Amazon SageMaker Unified Studio & Lakehouse
1. Overview of SageMaker Unified Studio
Amazon SageMaker Unified Studio is the only unified development environment for data, AI, and GenAI applications. It helps businesses reduce complexity, accelerate development, and deploy AI at scale.

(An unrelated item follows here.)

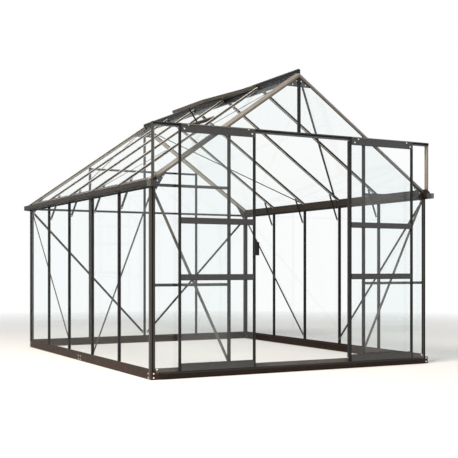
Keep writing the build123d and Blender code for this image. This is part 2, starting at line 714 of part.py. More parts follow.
def leaf_stiles(headed):
    """Inner and outer stile; the headed one (0 or 1) runs on up in front of the track."""
    front = FRONT - LEAF_FRONT
    back = FRONT - LEAF_BACK
    glass = (front + back) / 2
    groove = GLASS / 2 + SEAT
    stile = block(-STILE_W, 0, front, back, LEAF_BOTTOM, LEAF_TOP)
    stile -= block(-STILE_W - PLAY, -STILE_W + REBATE, glass - groove, glass + groove, 0, APEX)
    stiles = [stile, Pos(-LEAF_W, 0, 0) * mirror(stile, Plane.YZ)]
    x = [-STILE_W, -LEAF_W][headed]
    stiles[headed] += block(x, x + STILE_W, front - RAIL_PROUD, front, TRACK_TOP - HANGER_H, TRACK_TOP)
    return stiles


def leaf_rails():
    front = FRONT - LEAF_FRONT - RAIL_PROUD
    back = FRONT - LEAF_BACK
    glass = FRONT - (LEAF_FRONT + LEAF_BACK) / 2
    groove = GLASS / 2 + SEAT
    x0 = -LEAF_W + STILE_W + SEAT
    x1 = -STILE_W - SEAT
    rails = []
    for z in MID_RAILS_Z:
        bar = block(x0, x1, front, back, z - MID_RAIL_H / 2, z + MID_RAIL_H / 2)
        for edge in (z - MID_RAIL_H / 2, z + MID_RAIL_H / 2):
            bar -= block(-LEAF_W, 0, glass - groove, glass + groove, edge - REBATE, edge + REBATE)
        rails.append(bar)
    top = LEAF_BOTTOM + KICK_H
    kick = block(x0, x1, front, back, LEAF_BOTTOM, top)
    kick -= block(-LEAF_W, 0, glass - groove, glass + groove, top - REBATE, top + REBATE)
    foot = SHELF_Z + SHELF_T + GUIDE_GAP
    kick += block(x0, x1, glass - FIN_T / 2, glass + FIN_T / 2, foot, LEAF_BOTTOM)
    rails.append(kick)
    return rails


def leaf_hanger(outer, inner):
    """Top plate that hides the rollers, in one piece with the leaf's top rail."""
    front = FRONT - LEAF_FRONT - RAIL_PROUD
    glass = FRONT - (LEAF_FRONT + LEAF_BACK) / 2
    groove = GLASS / 2 + SEAT
    low = TRACK_TOP - HANGER_H
    plate = block(-LEAF_W + outer, -inner, front, FRONT - LEAF_FRONT, low, TRACK_TOP)
    x0 = -LEAF_W + STILE_W + SEAT
    under = LEAF_TOP - HANGER_RAIL
    top = block(x0, -STILE_W - SEAT, FRONT - LEAF_FRONT, FRONT - LEAF_BACK, under, LEAF_TOP)
    top -= block(-LEAF_W, 0, glass - groove, glass + groove, under - PLAY, under + REBATE)
    return [plate + top]


def leaf_glass():
    glass = FRONT - (LEAF_FRONT + LEAF_BACK) / 2
    x0 = -LEAF_W + STILE_W - REBATE + PLAY
    x1 = -STILE_W + REBATE - PLAY
    half = MID_RAIL_H / 2
    lows = [LEAF_BOTTOM + KICK_H] + [z + half for z in MID_RAILS_Z]
    highs = [z - half for z in MID_RAILS_Z] + [LEAF_TOP - HANGER_RAIL]
    panes = []
    for low, high in zip(lows, highs):
        panes.append(block(x0, x1, glass - GLASS / 2, glass + GLASS / 2,
                           low - REBATE + SEAT, high + REBATE - PLAY))
    return panes


def leaf_rollers():
    z = TRACK_LOW + TRACK_T + SEAT + ROLLER_R
    front = FRONT - LEAF_FRONT
    wheel_y = FRONT - (TRACK_D - TRACK_T) / 2 - TRACK_T
    rollers = []
    for x in (-ROLLER_INSET, -LEAF_W + ROLLER_INSET):
        axle = Cylinder(AXLE_R, wheel_y - front, rotation=(90, 0, 0))
        wheel = Cylinder(ROLLER_R, ROLLER_L, rotation=(90, 0, 0))
        roller = Pos(x, (wheel_y + front) / 2, z) * axle + Pos(x, wheel_y, z) * wheel
        rollers.append(roller)
    return rollers


def leaf_handle():
    """Bent plate on a block, reaching past the inner edge of the left leaf."""
    front = FRONT - HANDLE_FRONT
    plate = FRONT - LEAF_FRONT - RAIL_PROUD - HANDLE_CLEAR
    grip = block(-STILE_W, HANDLE_REACH, plate - PLATE_T, plate, HANDLE_LOW, HANDLE_TOP)
    grip += block(HANDLE_REACH - PLATE_T, HANDLE_REACH, front, plate, HANDLE_LOW, HANDLE_TOP)
    grip += block(-STILE_W, -PLATE_T, plate, FRONT - LEAF_FRONT, HANDLE_LOW, HANDLE_TOP)
    corner = [(0, HANDLE_TOP), (HANDLE_REACH, HANDLE_TOP), (HANDLE_REACH, HANDLE_TOP - HANDLE_FALL)]
    face = Plane(origin=(0, FRONT, 0), x_dir=(1, 0, 0), z_dir=(0, -1, 0)) * make_face(
        Polyline(*corner, close=True))
    grip -= extrude(face, amount=HANDLE_FRONT, dir=(0, -1, 0))
    return [grip]


def doors():
    end = HALF_W - TRACK_INSET - STOP
    left = Pos(-end + SHORT_LEFT + LEAF_W, 0, 0)
    right = Pos(end - SHORT_RIGHT - LEAF_W, 0, 0)
    both = {"rails": leaf_rails(), "glass": leaf_glass(), "rollers": leaf_rollers()}
    left_leaf = {"stiles": leaf_stiles(1), "hanger": leaf_hanger(HANGER_INSET, HANGER_END),
                 "handle": leaf_handle(), **both}
    right_leaf = {"stiles": leaf_stiles(0), "hanger": leaf_hanger(HANGER_END, HANGER_INSET), **both}
    for piece, shapes in left_leaf.items():
        save(f"left_door_{piece}", *[left * shape for shape in shapes])
    for piece, shapes in right_leaf.items():
        save(f"right_door_{piece}", *[right * mirror(shape, Plane.YZ) for shape in shapes])


os.makedirs("parts", exist_ok=True)
base_frame()
base_joint_plates()
sills()
threshold()
corner_posts()
side_wall_bars()
gutters()
rafters()
gable_rafters()
ridge_beam()
gable_uprights()
gable_crossbars()
door_header()
gable_gussets()
wall_braces()
roof_braces()
knee_stays()
door_track()
window()
side_glass()
gable_glass()
roof_glass()
doors()
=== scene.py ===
import math

import bmesh
import bpy
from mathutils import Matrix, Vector


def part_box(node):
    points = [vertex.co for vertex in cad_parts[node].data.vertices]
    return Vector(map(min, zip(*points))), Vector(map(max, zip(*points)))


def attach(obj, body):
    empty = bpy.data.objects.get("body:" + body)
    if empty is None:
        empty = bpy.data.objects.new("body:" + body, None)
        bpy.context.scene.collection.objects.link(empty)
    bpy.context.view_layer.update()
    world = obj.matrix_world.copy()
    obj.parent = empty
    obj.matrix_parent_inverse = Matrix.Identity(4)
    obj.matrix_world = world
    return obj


# The finish, fixings and seals of a glass greenhouse with two sliding doors, in metres.
# X runs across the door gable, Y from that gable to the rear one, Z up.
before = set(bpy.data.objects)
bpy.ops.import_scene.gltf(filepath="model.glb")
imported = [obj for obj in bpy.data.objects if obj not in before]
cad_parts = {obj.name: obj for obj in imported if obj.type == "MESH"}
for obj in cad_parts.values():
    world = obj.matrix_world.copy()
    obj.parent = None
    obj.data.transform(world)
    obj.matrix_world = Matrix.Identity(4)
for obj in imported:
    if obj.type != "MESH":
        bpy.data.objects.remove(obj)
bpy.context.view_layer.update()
MM = 0.001

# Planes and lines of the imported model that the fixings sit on
WALL = 1268 * MM                       # outer face of each side wall
FRONT = -1572.25 * MM                  # wall face of the door gable
REAR = 1586.25 * MM                    # wall face of the rear gable
APEX = 2349.86 * MM                    # meeting line of the two roof slopes
BEAM_BOTTOM = 1391.5 * MM
SILL_TOP = 80 * MM
BAY = 622.5 * MM
CORNER = 23 * MM                       # outer corner to the first glazing line
BAR_D = 22 * MM                        # depth of a glazing bar
BAR_LINES = [FRONT + CORNER + i * BAY for i in range(1, 5)]
PITCH = math.radians(35)
WINDOW_OPEN = math.radians(16.8)
LEAF_T = 16 * MM                       # thickness of the leaves' stiles
LEAF_FRONT = FRONT - 43 * MM           # front face of the leaves' stiles
PLATE_FRONT = LEAF_FRONT - 3 * MM      # front face of the hanger plates
GUSSET_FRONT = FRONT + 12.3 * MM       # outer face of the plates behind the front glass
GUSSET_REAR = REAR - 12.3 * MM
GUSSET_T = 3 * MM
TRACK_TOP = 1863.5 * MM
TRACK_H = 26 * MM
TRACK_D = 38 * MM
TRACK_END = 1262 * MM
CLEAR = 6 * MM                         # room between moving and fixed pieces

OUT_FRONT = Vector((0, -1, 0))
OUT_REAR = Vector((0, 1, 0))
OUT_LEFT = Vector((-1, 0, 0))
OUT_RIGHT = Vector((1, 0, 0))
LEFT_SLOPE = Vector((-math.sin(PITCH), 0, math.cos(PITCH)))
RIGHT_SLOPE = Vector((math.sin(PITCH), 0, math.cos(PITCH)))

# Marks in the finishes, by their size in millimetres
STREAK = 38                            # rain streaks
STREAK_LENGTH = 9.0                    # how far they are drawn out downwards
SETTLED = 160                          # patches of settled dust
SOIL = 9                               # specks of splashed soil
SATIN = 55                             # duller and shinier patches of the coat
PEEL = 5                               # orange peel, really nearer 1 mm and then too fine to show
PEEL_DEPTH = 0.06
HIGHLIGHT_PATCH = 60                           # patches in the painted highlights on the roof's bars
RAIN_FILM = 300                        # dried rain on the glass
RAIN_LENGTH = 2.5
GLASS_WAVE = 700                       # slow waves in float glass
GLASS_WAVE_DEPTH = 0.4
CLOUD = 8                              # paler clouds in moulded nylon
SCUFF = 3                              # scuffs on the rollers
MOULD_GRAIN = 2                        # moulded grain, really nearer 0.3 mm and too fine to show
CLINGING_DUST = 45                     # patches of dust on the seals
RUBBED = 12                            # smoother patches of the seals
RUBBER_GRAIN = 3                       # extruded skin, really nearer 0.5 mm and too fine to show
DULLED = 4                             # dulled patches of the screws
PRESS_MARK = 2                         # marks of cold heading, really nearer 0.5 mm
GRAIN_DEPTH = 0.05
PRESS_DEPTH = 0.03


# Node materials

def linear(hex_colour):
    """An sRGB hex colour as linear RGBA."""
    parts = [int(hex_colour[i:i + 2], 16) / 255 for i in (1, 3, 5)]
    return [c / 12.92 if c <= 0.04045 else ((c + 0.055) / 1.055) ** 2.4 for c in parts] + [1.0]


def per_metre(size_mm):
    """Texture scale that gives features of about this size."""
    return 1 / (size_mm * MM)


def new_material(name):
    """An empty node material and its tree."""
    material = bpy.data.materials.new(name)
    material.use_nodes = True
    material.node_tree.nodes.clear()
    return material, material.node_tree


def add(tree, kind, inputs=None, **settings):
    """Add a node with its settings; an input is a value, a socket or a node's first output."""
    node = tree.nodes.new(kind)
    for name, value in settings.items():
        setattr(node, name, value)
    for key, value in (inputs or {}).items():
        if isinstance(value, bpy.types.Node):
            value = value.outputs[0]
        if isinstance(value, bpy.types.NodeSocket):
            tree.links.new(value, node.inputs[key])
        else:
            node.inputs[key].default_value = value
    return node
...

Key components in Unified Studio:
- SQL Analytics: Amazon Redshift, Amazon Athena.
- Data Processing: Amazon EMR, AWS Glue.
- Model Development: Amazon SageMaker AI.
- GenAI App Development: Amazon Bedrock.
- Business Intelligence: Amazon QuickSight.
- Streaming: Amazon MSK, Amazon Kinesis.
- Search Analytics: Amazon OpenSearch (coming soon).
[ Unified Studio ]
|-- SQL Analytics -> Redshift, Athena
|-- Data Processing -> EMR, Glue
|-- Model Dev -> SageMaker AI
|-- GenAI App Dev -> Bedrock
|-- BI -> QuickSight
|-- Streaming -> MSK, Kinesis
|-- Search -> OpenSearch (soon)
2. SageMaker Unified Studio – Interface

- Global URL: No need to remember separate URLs for each workload.
- SSO Login: Log in with corporate identity → increased auditability.
- No infrastructure management: Focus on projects instead of server setup.
👉 Unified Studio = one-stop shop for the entire AI lifecycle, from data preparation → training → deployment.
3. Collaboration and Accelerated Development

- Train & deploy AI models: Amazon SageMaker AI.
- Prepare & integrate data: Amazon EMR.
- Build custom GenAI applications: Amazon Bedrock IDE (preview).
- Query data with SQL: Amazon Redshift.
[ EMR ] -- Data Prep --> [ SageMaker AI ] -- Train/Deploy --> [ Bedrock IDE ] -- GenAI App --> [ Redshift ] -- Query --> BI
4. SageMaker Lakehouse

Lakehouse = combination of Data Lake (S3) + Data Warehouse (Redshift) → a single platform for storage and analytics.
- Amazon S3: the best place to run data lakes.
- Amazon Redshift: petabyte-scale data warehouse.
- Multi-source integration: Aurora, RDS, DynamoDB, MySQL, Redis, SAP, Google Cloud, Salesforce…
+-------------+ +----------------+
| S3 Lake | <-----> | Redshift DWH |
+-------------+ +----------------+
^ ^
| |
(Aurora, RDS, Dynamo, etc.)
5. Apache Iceberg + Zero-ETL

- Apache Iceberg API: open standard for reading/writing data.
- Fine-grained access control: detailed access management.
- Zero-ETL integrations: no complex ETL pipelines, data flows directly from source to Redshift/S3.
- Federated querying: multi-source queries with hundreds of AWS Glue connectors.
👉 Reduce latency & ETL operational costs.
6. Unified Lakehouse Storage Options

- Redshift Managed Storage: optimized for large data warehouses.
- General-purpose S3: flexible, low-cost storage.
- S3 Tables: manage table-formatted data in the lakehouse.
7. Data & AI Governance

SageMaker Catalog: integrated within Unified Studio.
Built on Amazon DataZone: manage data, models, GenAI, compute.
Governance features:
- Data quality, data classification.
- Data & ML lineage.
- Permissions & subscription workflows.
- Guardrails, Responsible AI.
- Cost logging & monitoring.
8. Quick Start

- Single URL login (SSO).
- Use pre-built templates to quickly create projects.
- Integrated notebooks: Bedrock IDE, SQL editor, Jupyter notebooks.
👉 Helps developers avoid being blocked by infrastructure setup.
9. Strategic Significance
- Unified Studio transforms AWS into the central IDE for AI + Analytics.
- Lakehouse + Zero-ETL = minimize data pipeline complexity, expand real-time analytics capabilities.
- Governance + DataZone = ensure compliance and responsible AI.
Key Insight
- SageMaker is not just an ML service but is becoming the unified platform for the entire AI lifecycle.
- Helps businesses go from data → model → GenAI app within the same studio.